Defterios was the first global broadcast journalist to enter Iran's oil fields for a series of special reports after the 2015 international nuclear agreement with Iran.

==External work==

Beyond his work for CNN and CNNMoney.com, Defterios was a columnist for two of the leading English language newspapers in the Middle East and North Africa, Gulf News and Arab News.

Defterios has covered oil and gas for the past three decades and has been recognized for his analysis of the sector.

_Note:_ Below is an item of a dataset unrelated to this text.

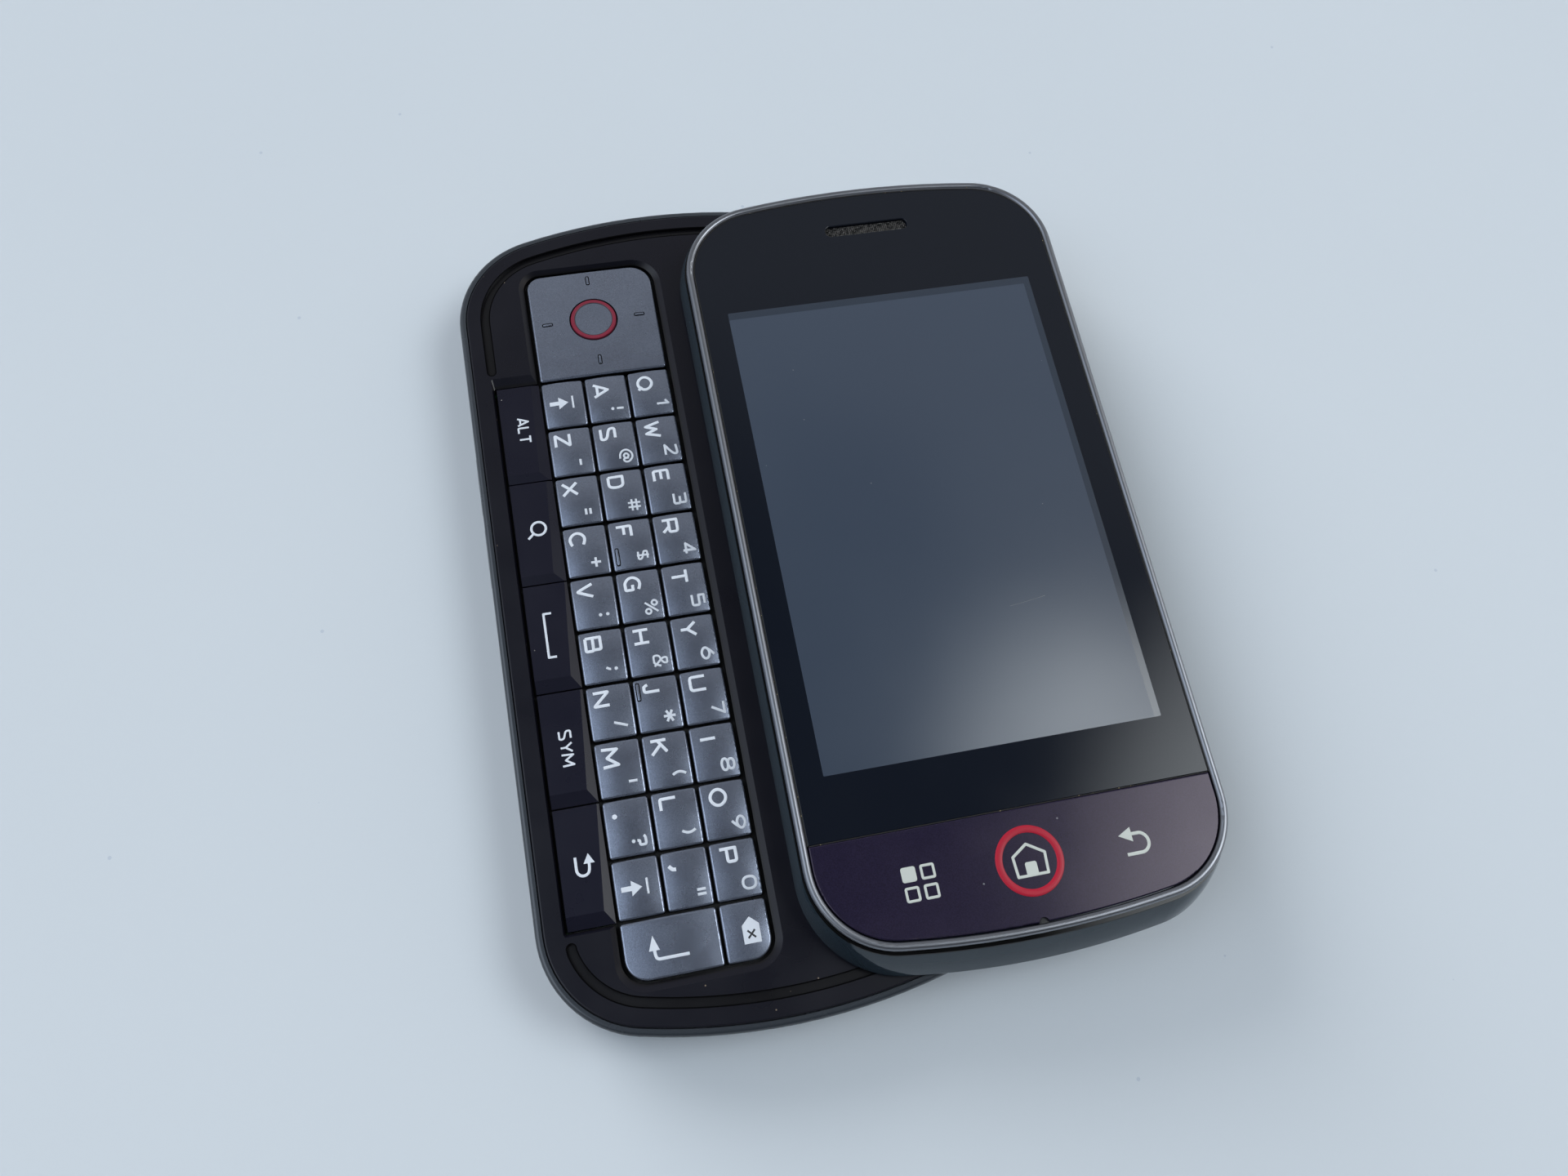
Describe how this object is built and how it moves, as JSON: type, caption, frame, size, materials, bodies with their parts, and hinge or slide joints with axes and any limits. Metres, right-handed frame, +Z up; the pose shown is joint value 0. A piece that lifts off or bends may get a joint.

Defterios has chaired leading global summits and forums for the past two decades including: World Economic Forum, OPEC Seminar, Atlantic Council Energy Summit, Gulf Intelligence Energy Forum, U.A.E. Government Summit, U.S.-Saudi Arabia Investment Summit, Islamic Development Bank Annual Meetings, International Monetary Fund Round table, International Renewable Energy Agency's Ministerial Round Tables, Africa Global Business Forum and St. Petersburg International Economic Forum.

==Controversy==
Until 2011, Defterios had been president of production company FactBased Communications (FBC), which had led a covert campaign since 2008 to generate media coverage favorable to the Malaysian government of the time. Upon discovery that several of their programs were part of the campaign, the BBC and CNBC abruptly canceled them. Shortly after leaving FBC, Defterios began reporting on the Middle East for CNN, and in July conducted an interview with then-Malaysian Prime Minister Najib Razak. One week earlier, Malaysian security forces had arrested hundreds of protesters demanding electoral reform, and critics accused Defterios of asking him softball questions. As of August the same year, Defterios was still listed as a director and shareholder at FBC in company information filed with the UK Companies House. Defterios received CNN's support, which noted that he was not in violation of its rules at the time.

==Personal life==
Defterios married Manuela Mirkos, at the time an employee of The New York Times, in a Greek Orthodox ceremony on the island of Sifnos in 2002. He lives in Abu Dhabi, United Arab Emirates, and once reported to CNN on a regular basis from their London offices.